Russell se apoya en esa clasificación para explicar la reacción del público:
El
poeta Eurípides había despertado al amante dormido en la imaginación de los
asistentes. Sin embargo, uno y otro, amante y poeta, serían olvidados a la
puerta del teatro, para que el lunático (que aquí se presenta en forma de
maníaco homicida) pudiera controlar las decisiones políticas de aquellos
hombres y mujeres, que además se tenían por tiernos y virtuosos.
Podemos concluir
admitiendo que el impacto social de la literatura comprometida es más bien
escaso. Incluso la más bella y bienintencionada, como la de Eurípides, no puede
mejorar nuestro comportamiento.
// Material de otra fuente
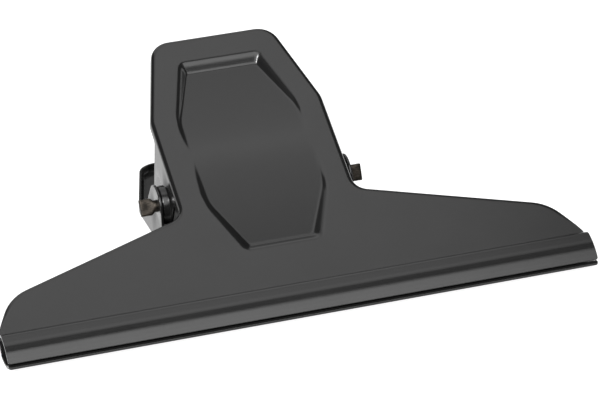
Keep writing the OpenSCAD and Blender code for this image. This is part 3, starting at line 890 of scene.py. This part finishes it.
def opal_acrylic():
    """Frosted opal acrylic, lit from below: gives the eye a white ground without shadows."""
    material, tree, shader, place = new_material("frosted_opal_acrylic")
    tooth = add_node(tree, "ShaderNodeTexNoise", Vector=place, Scale=1 / (TOOTH_MM * MM), Detail=2.0)
    bump = add_node(tree, "ShaderNodeBump", Height=tooth.outputs["Fac"], Strength=TOOTH_STRENGTH,
                    Distance=TOOTH_DEPTH_MM * MM)
    tree.links.new(bump.outputs["Normal"], shader.inputs["Normal"])
    shader.inputs["Base Color"].default_value = linear("#8c8c8c")
    shader.inputs["Emission Color"].default_value = linear("#ffffff")
    shader.inputs["Emission Strength"].default_value = GLOW
    shader.inputs["Roughness"].default_value = FROST
    return material


bm = bmesh.new()
bmesh.ops.create_grid(bm, x_segments=2, y_segments=2, size=FLOOR_SIZE / 2)
floor = finish_mesh(bm, "floor", Matrix.Identity(4))
floor.data.materials.append(opal_acrylic())
print("floor", FLOOR_SIZE, "mm wide,", floor.data.materials[0].name)

# %% [markdown]
# Black enamel shows the lights that it reflects more than its own colour. One large light would make
# every face equally pale, so there are five, each where one part of the plates mirrors it. The top
# and back softboxes give the flat panels their even grey, and the gap between them stays dark. The
# front softbox draws the highlight along the jaw's bulge and lights the recess's lower walls, the
# low one at the right lights the recess's left walls, and the lamp puts a spark in its corner.

# %% Lights and world
LIGHT_DISTANCE = 2000
WORLD_STRENGTH = 0.05
# Azimuth and elevation in degrees, width and height in millimetres, and power
LIGHTS = {"top_softbox": (180, 82, 1640, 670, 7.5),
          "back_softbox": (180, 49, 1640, 1740, 11),
          "front_softbox": (0, 50, 1700, 1640, 38),
          "right_softbox": (90, 18, 1400, 500, 4),
          "corner_lamp": (-51, 39, 420, 420, 40)}


def softbox(name, azimuth, elevation, width, height, power):
    """A rectangular soft light that looks at the middle of the clip."""
    lamp = bpy.data.lights.new(name, "AREA")
    lamp.shape, lamp.size, lamp.size_y, lamp.energy = "RECTANGLE", width * MM, height * MM, power
    light = bpy.data.objects.new(name, lamp)
    light.matrix_world = aimed(CAMERA_AIM + LIGHT_DISTANCE * direction(azimuth, elevation), CAMERA_AIM)
    bpy.context.scene.collection.objects.link(light)


for name, values in LIGHTS.items():
    softbox(name, *values)
world = bpy.data.worlds.new("studio")
world.use_nodes = True
background = world.node_tree.nodes["Background"]
background.inputs["Color"].default_value = linear("#ffffff")
background.inputs["Strength"].default_value = WORLD_STRENGTH
bpy.context.scene.world = world
bpy.context.scene.view_settings.view_transform = "Standard"
print(len(LIGHTS), "lights,", sum(values[-1] for values in LIGHTS.values()), "W in all")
El germen de la transformación social se halla
en otro lugar. Russell apuesta por una nueva moralidad, más amable y razonable
que la vigente, sin que por eso resulte incompatible con nuestros instintos:
No
hay peligro en dejar al instinto las relaciones que nos unen a nuestros seres
queridos; es nuestro roce con las personas odiadas lo que ha de someterse
inexcusablemente al señorío de la razón. En el mundo moderno, aquellos a
quienes detestamos de facto son
los grupos lejanos, en especial las naciones extranjeras. Los concebimos de
manera abstracta, y nos engañamos a nosotros mismos creyendo que unos actos que
en realidad son la encarnación del odio obedecen en el fondo al amor que
profesamos a la justicia o a algún otro noble motivo. Únicamente una buena
dosis de escepticismo puede rasgar el velo que nos oculta esta verdad. Una vez
conseguido esto, podemos empezar a construir una moralidad nueva, una moralidad
que no se base en la envidia y la represión, sino en el anhelo de una vida
plena y en la comprensión –que surge tan pronto como sanamos de la enajenación
celosa– de que en los demás seres humanos hemos de ver un apoyo y no un
estorbo. Esto no es una esperanza utópica, y la prueba es que se concretó en
parte en la Inglaterra isabelina. Y podría materializarse mañana si los hombres
aprendieran a procurar su propia felicidad y no la desdicha de sus semejantes.
No se trata de una moralidad imposiblemente austera, pero su adopción
convertiría a la Tierra en un paraíso.